It was three years ago today that we learned the words “inclusion rider.”

The #metoo movement against sexual abuse and harassment had burst into public awareness the previous fall, following the exposure of repeated, widespread abuse by the blockbuster movie producer Harvey Weinstein.

Reports of additional perpetrators in the media and film industry were still making headlines when Frances McDormand stepped up to to the stage at the Dolby Theatre in Hollywood to accept her Oscar for her leading role in the film, “Three Billboards Outside Ebbing, Missouri.” 


I have two words to leave with you tonight, ladies and gentlemen: inclusion rider.

McDormand graciously accepted and thanked her colleagues and supporters. She asked all the female nominees for awards that night to stand up — the actors, filmmakers, producers, directors, writers, cinematographers, composers, songwriters … and accept applause.

And then she said the following, directed to the producers, financiers and dealmakers in the audience.

Look around, ladies and gentlemen, because we all have stories to tell and projects we need financed. Don’t talk to us about it at the parties tonight. Invite us into your office in a couple days, or you can come to ours, whatever suits you best, and we’ll tell you all about them. I have two words to leave with you tonight, ladies and gentlemen: inclusion rider.”

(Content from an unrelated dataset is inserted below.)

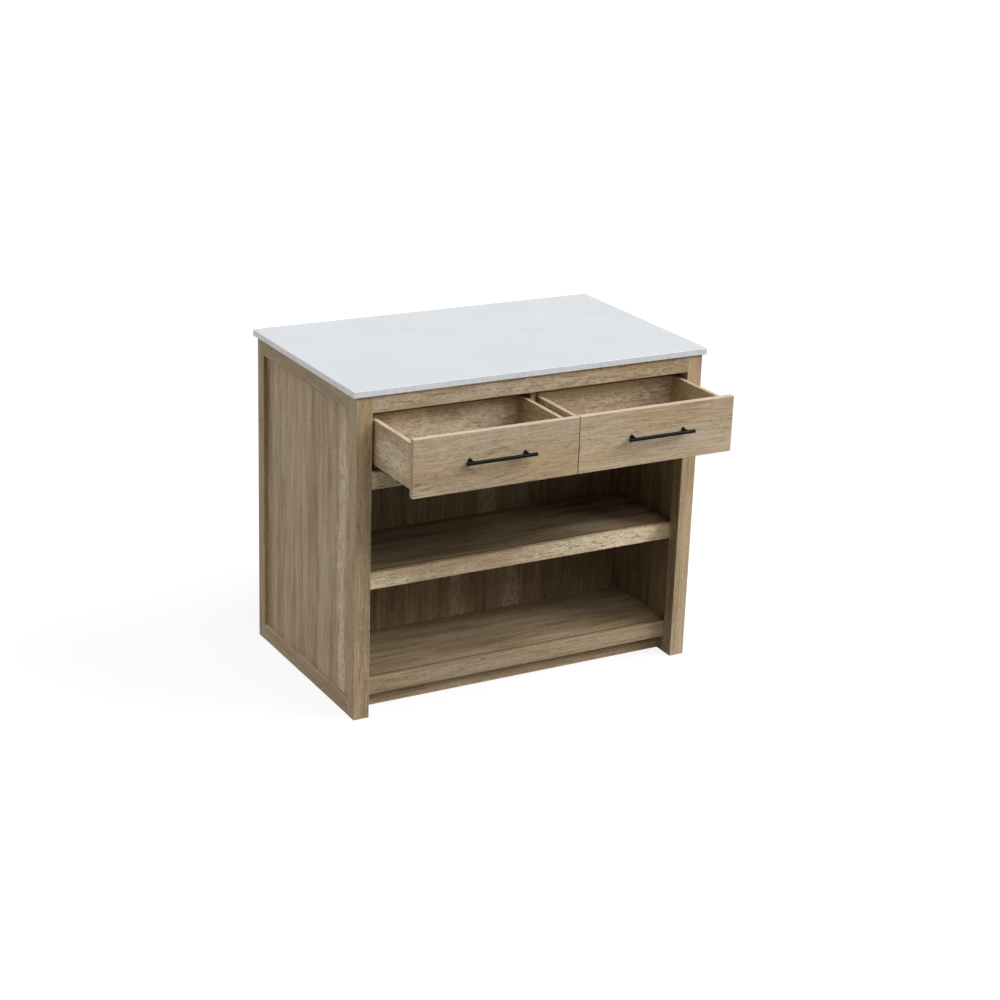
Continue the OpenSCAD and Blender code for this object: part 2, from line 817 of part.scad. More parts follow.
worktop();
front_post(left);  // left_front_post
front_post(right);  // right_front_post
rear_stile(left);  // left_rear_stile
rear_stile(right);  // right_rear_stile
side_rail(left, top_rail_z);  // left_side_top_rail
side_rail(right, top_rail_z);  // right_side_top_rail
side_rail(left, 0);  // left_side_bottom_rail
side_rail(right, 0);  // right_side_bottom_rail
side_panel(left);  // left_side_panel
side_panel(right);  // right_side_panel
cross_rail(0, top_rail_z, front_rail_places);  // front_top_rail
cross_rail(0, under_rail_z, front_rail_places);  // under_drawer_rail
cross_rail(rear_rail_y, top_rail_z, rear_rail_places);  // rear_top_rail
drawer_divider();
drawer_deck();
shelf(mid_shelf_top);  // mid_shelf
shelf_front(mid_shelf_top);  // mid_shelf_front
shelf(bottom_shelf_top);  // bottom_shelf
shelf_front(bottom_shelf_top);  // bottom_shelf_front
toe_kick();
back_panel();
slide_packer(left);  // left_slide_packer
slide_packer(right);  // right_slide_packer
frame_dowels();
slide_screws();
drawer_front(left);  // left_drawer_front
drawer_front(right);  // right_drawer_front
box_side(left, box_x[0]);  // left_drawer_outer_side
box_side(right, box_x[0]);  // right_drawer_outer_side
box_side(left, box_x[1] - box_t);  // left_drawer_inner_side
box_side(right, box_x[1] - box_t);  // right_drawer_inner_side
drawer_back(left);  // left_drawer_back
drawer_back(right);  // right_drawer_back
drawer_bottom(left);  // left_drawer_bottom
drawer_bottom(right);  // right_drawer_bottom
handle_bar(left);  // left_handle_bar
handle_bar(right);  // right_handle_bar
handle_posts(left);  // left_handle_posts
handle_posts(right);  // right_handle_posts
handle_screws(left);  // left_handle_screws
handle_screws(right);  // right_handle_screws
cabinet_members(left);  // left_cabinet_members
cabinet_members(right);  // right_cabinet_members
middle_members(left);  // left_middle_members
middle_members(right);  // right_middle_members
drawer_members(left);  // left_drawer_members
drawer_members(right);  // right_drawer_members
lower_cages(left);  // left_lower_cages
lower_cages(right);  // right_lower_cages
lower_rollers(left);  // left_lower_rollers
lower_rollers(right);  // right_lower_rollers
upper_cages(left);  // left_upper_cages
upper_cages(right);  // right_upper_cages
upper_rollers(left);  // left_upper_rollers
upper_rollers(right);  // right_upper_rollers
slide_clips(left);  // left_slide_clips
slide_clips(right);  // right_slide_clips
clip_screws(left);  // left_clip_screws
clip_screws(right);  // right_clip_screws
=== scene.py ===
"""Kitchen island unit with two open drawers: finishes, edge bands, studio and camera.

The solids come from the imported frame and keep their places. This script gives each of
them a procedural finish, adds the thin edge bands of the drawers, and sets the studio.
The row frame is +X right, +Y back, +Z up, with the floor at zero. The scene is in metres.
Sizes and places of the unit are written in millimetres, and MM turns them into metres.
"""

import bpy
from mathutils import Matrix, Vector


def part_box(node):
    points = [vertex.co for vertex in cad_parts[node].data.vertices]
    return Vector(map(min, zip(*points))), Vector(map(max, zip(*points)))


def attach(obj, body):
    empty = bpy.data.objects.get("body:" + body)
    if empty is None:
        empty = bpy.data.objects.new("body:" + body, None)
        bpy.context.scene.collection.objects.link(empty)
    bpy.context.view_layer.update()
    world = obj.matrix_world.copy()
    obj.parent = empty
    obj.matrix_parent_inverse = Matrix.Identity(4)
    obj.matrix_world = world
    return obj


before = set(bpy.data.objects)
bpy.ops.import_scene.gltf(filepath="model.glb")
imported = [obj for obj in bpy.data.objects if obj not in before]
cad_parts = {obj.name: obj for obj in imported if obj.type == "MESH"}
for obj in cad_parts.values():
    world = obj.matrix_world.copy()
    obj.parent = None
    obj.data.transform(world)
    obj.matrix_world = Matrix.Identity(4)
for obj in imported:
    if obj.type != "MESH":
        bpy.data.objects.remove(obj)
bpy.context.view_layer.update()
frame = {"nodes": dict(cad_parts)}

import logging
from dataclasses import dataclass, field
from enum import Enum
from math import cos, radians, sin

import bmesh
import bpy
from mathutils import Matrix, Vector

LOG = logging.getLogger("kitchen_island")
MM = 0.001

# The curve between light and the tones of a screen.
SCREEN_STEPS = 255
TOE_END, TOE_SLOPE = 0.04045, 12.92
CURVE_SHIFT, CURVE_POWER = 0.055, 2.4

# Sockets of a Mix node that mixes colours.
MIX_SHARE, MIX_FIRST, MIX_SECOND, MIX_RESULT = 0, 6, 7, 2

# Corners of an object's bounding box, as Blender numbers them.
LOWEST, HIGHEST = 0, 6

# The value that noise lies about.
NOISE_MIDDLE = 0.5

# How the eased edges of a bar are rounded.
EASE_SEGMENTS, ROUND_PROFILE = 2, 0.5

Socket = bpy.types.NodeSocket
Triple = tuple[float, float, float]
Colour = tuple[float, float, float, float]
Feed = Socket | float | tuple[float, ...]


class Grain(Enum):
    """The axis that a board's grain runs along."""

    SIDEWAYS = 0
    BACKWARDS = 1
    UPRIGHT = 2


class Blend(Enum):
    """How one colour is laid over another."""

    COVER = "MIX"
    STAIN = "MULTIPLY"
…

You can be sure not many people in the audience knew what those cryptic words meant — but they soon found out, as the huge spike in google searches for “inclusion rider” showed.

She was talking about a legal stipulation that actors can request be inserted into their contracts that require a specific level of diversity in a film’s cast and crew.

McDormand later said she’d only just learned about the idea herself. “I just found out about this last week,” McDormand told reporters after the ceremony. “And so, the fact that I just learned that after 35 years of being in the film business — we’re not going back.”

The inclusion rider — or “equity rider” — concept was developed by professor Stacy L. Smith, together with film executive Fanshen Cox and attorney Kalpana Kotagal. They worked eight months to create the language for a legal template. The terms can vary, but the idea is to create a legally-binding document that will make space for women in a sector that has historically shut them out.

Some journalists have reported that the clause is not widely used, but Cox says otherwise: “We have lots of stories of people from the entertainment industry who are taking it on,” she told Marketplace news.

“The most important change … we won’t see for five years, but I’m confident that in five years the demographics will change. We will see more representation.”